Sunday, May 1, 2016

The End of a Wonderful Journey...

Well…the end of the Forge. What a journey it has been. Honestly, I can’t believe it’s already the end of eight months. The Lord has used these eight months in my life to teach me, challenge me, show me, sanctify me, and has never failed to show up in ways I never expected.

I learned the incredible blessing of provision. Seeing and experiencing his hand in providing in such a real and tangible way. $12,000. Sometimes I still can’t even believe it when I think about it, but what a neat way of being able to bless God, and see his hand once more in me being here this year.

I have learned the blessing of memorizing Scripture. 1st Peter. Five chapters. 105 verses. It seemed like the most daunting task at the beginning of the Forge, but now it seems like my heart didn’t know Scripture without knowing 1st Peter. There have been so many times where I have been able to reference a verse or a chapter, both for circumstances in my own life and to help encourage others. I have loved memorizing the entire book as well, as I have come to love knowing and understanding Scripture in the context as a whole. It has been a challenge, and one I hope to keep up throughout my life.

I have learned the sweetness and blessing of community. Living with 28 people…who would have ever thought. I have loved living through the ups and downs and highs and lows with these people who really have become my brothers and sisters and some of my dearest friends. Common experiences really do bond people, but what bonds people more is the love and shared faith in Jesus and the unity that happens when you submit to living under the Word.

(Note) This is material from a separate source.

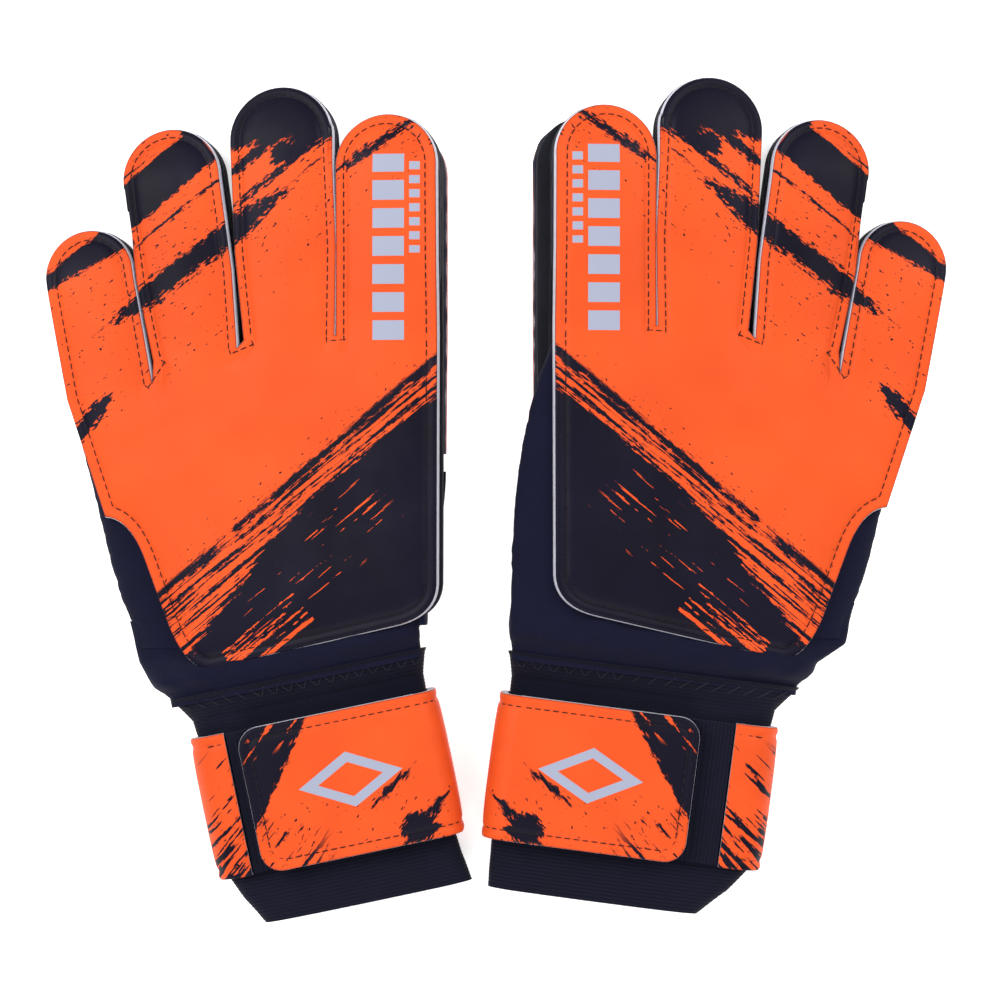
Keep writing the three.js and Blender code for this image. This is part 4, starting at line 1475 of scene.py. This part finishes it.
class GLOVES_OT_stitching(bpy.types.Operator):
    """Top stitching of the backhands and straps"""

    bl_idname = "gloves.stitching"
    bl_label = "Stitching"

    def execute(self, context):
        sizes, finish = context.scene.glove_sizes, finishes()["thread"]
        for glove in GLOVES:
            hand = Hand(glove)
            rim = hand_rim(hand)
            top, _ = backhand_faces(hand, sizes)
            for name, stall in hand.stalls.items():
                low = sizes.seam if name == "index" else sizes.slit_seam
                high = sizes.seam if name == "little" else sizes.slit_seam
                path = stall.outline(low, high)
                line = stitches(f"{glove}_{name}_stitches", [lay_on(hand, path, top, rim)], finish)
                ride_finger(line, hand, name)
            lines = [lay_on(hand, path, top, rim) for path in self.hand_paths(hand, sizes)]
            line = stitches(f"{glove}_hand_stitches", lines, finish)
            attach(line, f"{glove}_hand")
            self.strap(Wrist(glove), sizes, finish)
        return {"FINISHED"}

    def hand_paths(self, hand, sizes):
        """Down from each knuckle, square across below every slit, and round the wrist."""
        seam, slit, tail = sizes.seam, sizes.slit_seam, sizes.tail
        stalls = list(hand.stalls.values())
        for left, right in zip(stalls[:-1], stalls[1:]):
            a = left.place(np.zeros(1), np.array([left.base - slit]))[0]
            b = right.place(np.zeros(1), np.array([slit - right.base]))[0]
            run = (b - a) / np.linalg.norm(b - a)
            down = np.array([run[1], -run[0]])
            low_a, low_b = a + down * tail, b + down * tail
            yield resample([a, low_a + down * tail * 0.5], STEP)
            yield resample([b, low_b + down * tail * 0.8], STEP)
            yield resample([low_a - run * tail * 0.4, low_b + run * tail * 0.6], STEP)
        edge = hand_edge(hand)
        rim = hand_rim(hand)
        normals = inward(np.vstack([edge, rim[1:2]]))[: len(edge)]
        normals[0], normals[-1] = normals[1], normals[-2]
        path = edge + normals * seam
        first, last = stalls[-1], stalls[0]
        start = first.place(np.array([0.0]), np.array([first.base - seam]))
        end = last.place(np.array([0.0]), np.array([seam - last.base]))
        keep = distance(path, rim) > 0.97 * seam
        yield even(np.vstack([start, path[keep][2:-2], end]), STEP)

    def strap(self, wrist, sizes, finish):
        spots = wrist.node("strap_flap")
        high = spots.max(0)
        seam = sizes.seam
        rim = rounded_loop(PAST_FOLD, high[0], high[1], FLAP_CORNER)
        path = rounded_loop(0.0, high[0] - seam, high[1] - seam, 5 * MM)
        path = path[path[:, 0] > 0.2 * MM]
        order = np.argsort(np.linalg.norm(path - (0.0, high[1] - seam), axis=1))[0]
        path = np.roll(path, -order, axis=0)

        def top(xy, depth):
            return np.full(len(xy), high[2] - GROOVE)

        line = stitches(f"{wrist.glove}_flap_stitches", [lay_on(wrist, path, top, rim)], finish)
        start, end = wrist.row([[0, 0, wrist.fold], [9 * MM, 0, wrist.fold]])
        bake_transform(line)
        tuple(start)
        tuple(end)
        base = wrist.node("strap_base")
        lip = base[base[:, 0] > high[0] + 2 * MM]
        lip_top, lip_start = lip[:, 2].max(), wrist.node("strap_elastic")[:, 0].max()
        lines = []
        for y in (high[1] - seam, seam - high[1]):
            xs = np.arange(lip_start + 1 * MM, base[:, 0].max() - 5 * MM, STEP)
            points = np.column_stack([xs, np.full(len(xs), y), np.full(len(xs), lip_top - 0.75 * MM)])
            lines.append((wrist.row(points), np.tile(wrist.up, (len(xs), 1))))
            turns = np.linspace(math.pi / 2, math.pi * 0.9, 16)
            radius = -base[:, 0].min() - GROOVE
            ways = np.column_stack([np.cos(turns), np.zeros(16), np.sin(turns)])
            spots = ways * radius + (0, y, wrist.fold - radius - GROOVE)
            lines.append((wrist.row(spots), ways @ wrist.axes))
        line = stitches(f"{wrist.glove}_strap_stitches", lines, finish)
        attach(line, f"{wrist.glove}_hand")


# ------------------------------------------------------------------ stage
LAMPS = (((-0.9, 0.5, 1.2), 20), ((0.9, 0.6, 1.1), 14), ((0, -1.1, 1.1), 10))  # place, watts
LAMP_SIZE = 0.9
VIEW_CENTRE = Vector((0.0012, 0.0006, 0.02))
VIEW_WIDTH = 0.31


class GLOVES_OT_stage(bpy.types.Operator):
    """Pale floor, soft light and the camera straight above"""

    bl_idname = "gloves.stage"
    bl_label = "Stage"

    def execute(self, context):
        bpy.ops.object.select_all(action="DESELECT")
        bpy.ops.mesh.primitive_plane_add(size=6, location=(0, 0, -0.0002))
        floor = context.active_object
        floor.name = "floor"
        floor.data.materials.append(finishes()["floor"])
        floor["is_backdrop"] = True
        world = bpy.data.worlds.new("studio")
        world.use_nodes = True
        world.node_tree.nodes["Background"].inputs[0].default_value = (1, 1, 1, 1)
        world.node_tree.nodes["Background"].inputs[1].default_value = 0.45
        context.scene.world = world
        for place, power in LAMPS:
            light = bpy.data.lights.new("soft_light", "AREA")
            light.energy = power
            light.size = LAMP_SIZE
            lamp = bpy.data.objects.new("soft_light", light)
            lamp.location = place
            lamp.rotation_euler = (-Vector(place)).to_track_quat("-Z", "Y").to_euler()
            context.collection.objects.link(lamp)
        camera = bpy.data.cameras.new("camera")
        camera.lens = 120
        rig = bpy.data.objects.new("camera", camera)
        away = VIEW_WIDTH * camera.lens / camera.sensor_width
        rig.location = VIEW_CENTRE + Vector((0, 0, away))
        context.collection.objects.link(rig)
        context.scene.camera = rig
        context.scene.view_settings.view_transform = "Standard"
        return {"FINISHED"}


class GLOVES_PT_panel(bpy.types.Panel):
    """Lists the steps that build the gloves"""

    bl_label = "Goalkeeper Gloves"
    bl_idname = "GLOVES_PT_panel"
    bl_space_type = "VIEW_3D"
    bl_region_type = "UI"
    bl_category = "Gloves"

    def draw(self, context):
        for group in (context.scene.glove_sizes, context.scene.glove_colours):
            for key in group.__annotations__:
                self.layout.prop(group, key)
        for step in STEPS:
            self.layout.operator(step.bl_idname)


STEPS = (
    GLOVES_OT_backhands, GLOVES_OT_palms, GLOVES_OT_gussets, GLOVES_OT_thumbs, GLOVES_OT_cuffs,
    GLOVES_OT_straps, GLOVES_OT_stitching, GLOVES_OT_stage,
)
CLASSES = (GloveColours, GloveSizes, *STEPS, GLOVES_PT_panel)


def register():
    for cls in CLASSES:
        bpy.utils.register_class(cls)
    bpy.types.Scene.glove_colours = bpy.props.PointerProperty(type=GloveColours)
    bpy.types.Scene.glove_sizes = bpy.props.PointerProperty(type=GloveSizes)


def unregister():
    del bpy.types.Scene.glove_sizes
    del bpy.types.Scene.glove_colours
    for cls in reversed(CLASSES):
        bpy.utils.unregister_class(cls)


def main():
    register()
    for step in STEPS:
        section, action = step.bl_idname.split(".")
        getattr(getattr(bpy.ops, section), action)()
    boxes = {"cad": CAD_BOX, "visual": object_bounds()}
    sizes = {name: [list(corner) for corner in box] for name, box in boxes.items()}


if __name__ == "__main__":
    main()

I have learned the blessing of seeing. “What makes one Bible student better than the next?” “What he can see.” Seeing takes place in reading Scripture absolutely, but it also plays a role in every day life. Keeping your eyes open has become a key aspect of my life these eight months, and I think that is has helped me see so many things clearly.

I have learned the blessing of faith and obedience. Walking through Israel was one of the neatest few days, as I saw things and experienced things, but also learned that faith and obedience are really the cornerstones to a life submitted to Christ.

I have learned the blessing and power of prayer. Being on top of Mt. Arbel is something I will never forget. Coming to him as a daughter coming to her father, and simply asking and listening, praising him and blessing him for all of his provision.

I have learned the blessing and sweetness of remembering. I am a huge memory collector, and I love the discipline of being able to look back and not just reminisce on good times, but really remember and remember all that the Lord has taught me and all that he continues to teach. I hope I will remember these eight months in the Forge and never forget what the Lord has done and all that He will continue to do.

I think if I could sum up my journey in the Forge in a picture...I might choose this one... I love the analogy of a window being foggy, covered in ice, or dirty and smudged – you can see out of it, but you can’t see clearly. You can make things out and you are able to see the weather through some points in the glass, but as a whole nothing is very clear or precise. You miss most details and it’s hard to make out what is actually happening or what the weather is really like. Well, I think coming into the Forge, this is what I was looking at. I could see, I had a faith and a foundation, and it was strong enough and clear enough that it got me through several years, but throughout the eight months, the fog has gone away, the ice has melted, and the window cleaner has made it sparkling and clear. I can see and have a foundation that will continue to help me see clearly as I continue throughout the next steps of life. I know that windows can so easily become dirty, fingerprinted, and just fogged due to everyday use and life, however, I think I have tools that can help and that I know how to use to clean those windows and keep up daily maintenance, so that they never become too foggy to see out of. I know there will be times that they might get that way, but instead of panicking or thinking I need to completely replace the windows, I can have confidence in the One who can help me see again. The One who can help the windows become clear, by being in His Word, meditating on his Truth, and walking in faith and obedience. Realizing that it’s not about what I do, but what he does for me. That his grace is greater and more precious than I could ever know, and that he so graciously gives it is the greatest gift I could receive. Seeing clearly is one of the biggest takeaways and as I continue to walk in faith throughout my life, I know I will continue to grow and learn, and I hope that the glass continues to become clearer and clearer and maybe one day, I will realize that what I am looking at is not even through glass, but something open and as clear and as wide as the eye can see. I am thankful for these eight months, but I am even more thankful for the days that are to come and to see how the Lord uses this foundation to continue to teach me and use me for his Kingdom and for his glory.